You can programmatically weight data using .wt. clusteR natively supports
inverse probability weighting according to a generalized linear model with
clean_weight. .wt is very robust, so if a simpler solution
is desired (e.g. calculating weights using simple mutates), create a weight
variable using regular cleaning mutates instead.
Arguments passed to clean_data are passed on to dplyr::mutate
to modify existing columns and create new ones. Columns are set by your get_x
function: get_csv will use the first row of your input CSV as names, while
get_alc will use a codebook, for instance.
clean_data archives its output according to the name of the input file, which
by default is the time the data was downloaded. Running clean_data on the
same raw data archive twice will overwrite the previously cleaned version of
the same archive.
5.3 Weighting
Weighting is usually operationalized as part of cleaning (.wt) and is
performed before cleaning mutates.
5.3.1 Simple weighting schemes
If you are calculating simple weights based on columns in survey responses or
the cohort file, you should create your weight variable within the dynamic dots
(clean_data(...)). If you are depending on columns that you have not yet
created, create the weight column later in your clean_data call.
For example, if using
CDC’s CASPER,
you will generally be able to calculate weights based on cluster-level
information you can keep in the cohort file or refer to in your clean_data
call.
5.3.2 clean_weight
The author’s weighting approach is based on each individual participant’s estimated, adjusted probability of completing the survey if selected to participate. This approach relies on data in the cohort file, data in survey responses, data obtained from external sources (such as the U.S. Census), and calculated fields. It also requires a generalized linear model based on these variables.
clean_weight returns a customized function that takes the survey responses
and cohort file, performs temporary mutates, runs a logistic regression to
estimate adjusted probabilities of participation for all cohort members, and
outputs a probability (prob) and inverse probability weight (ipw) for
each respondent. clean_data calls this function and joins the
weight variables before performing its own (persistent) mutates and archiving
cleaned data.
formula is passed to
stats::glm.
glm is set to use a logit link and the binomial family. All other glm
options are set to the default.
.import allows you to provide a file path to a cluster-level data file that
is joined to the survey data for weighting according to the cluster identifier.

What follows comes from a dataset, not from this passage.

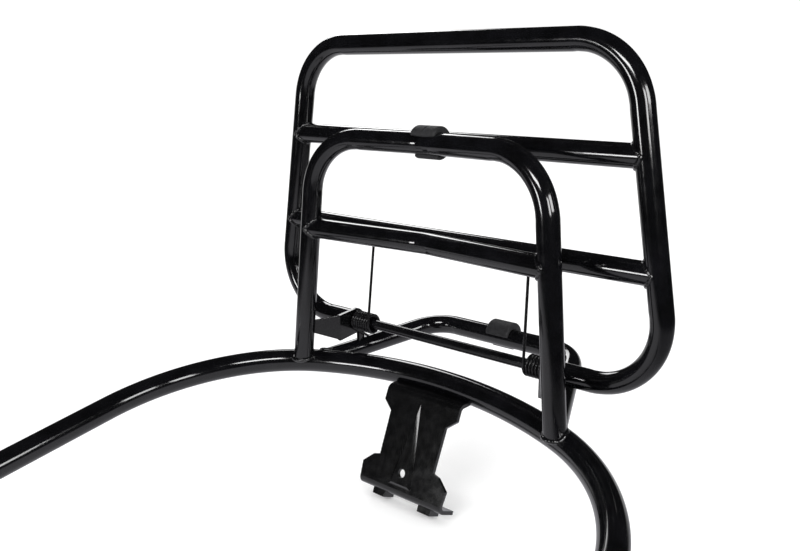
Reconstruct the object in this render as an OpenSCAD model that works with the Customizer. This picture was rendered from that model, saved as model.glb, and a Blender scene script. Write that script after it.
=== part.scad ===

The file must contain a column titled Cluster with the cluster identifiers as
found in the cohort file. The author, for example, uses .import to include
Census demographic data for each cluster.
.filt allows you to filter data before weighting to limit which cohort members
are included in weighting. Filters are applied before weighting mutates or
modeling.
Arguments passed to ... are passed on to dplyr::mutate.
These are weighting mutates, so they are accessible to stats::glm for modeling
but are not included in clean_data output.
5.3.3 Custom weighting schemes
clusteR is highly extensible, including providing a framework to
create complex, custom weighting schemes and apply those weights to cleaned
data. If you develop a custom weighting function, you must source it (or
otherwise attach it) before passing it to .wt in clean_data.
Your custom weighting function must return a function with exactly one argument
(x), the dataframe of raw data, that itself returns a dataframe with at least
two columns: ID, a column of participant IDs, and at least one numeric column
of weights to be included with clean_data output. clean_data will join
weights according to ID.
5.4 export_data
You may wish to export your (raw or cleaned) survey responses to a file. You
can use export_data to create a CSV from archived survey data.
Arguments passed to ... are passed on to dplyr::select. Unlike
dplyr::select, leaving ... blank will include all columns, not no columns.
Otherwise, however, default dplyr::select behavior applies; if, for instance,
you wish to rename Q1 to Q01, running:
export_data("Q01" = Q1)
will export only Q01. Instead, you may need to run:
export_data(everything(), "Q01" = Q1)
.name allows you to specify the export file name. The file will be saved in
the Survey Data folder.
.dat allows you to specify a data archive to export. By default, export_data
uses the most recently cleaned data (preferred) or the most recently downloaded
data (backup).
.deid deidentifies the data export, removing Address and all columns in the
cohort file other than ID. If you need finer control of column inclusion,
pass these requirements to ... rather than enabling .deid.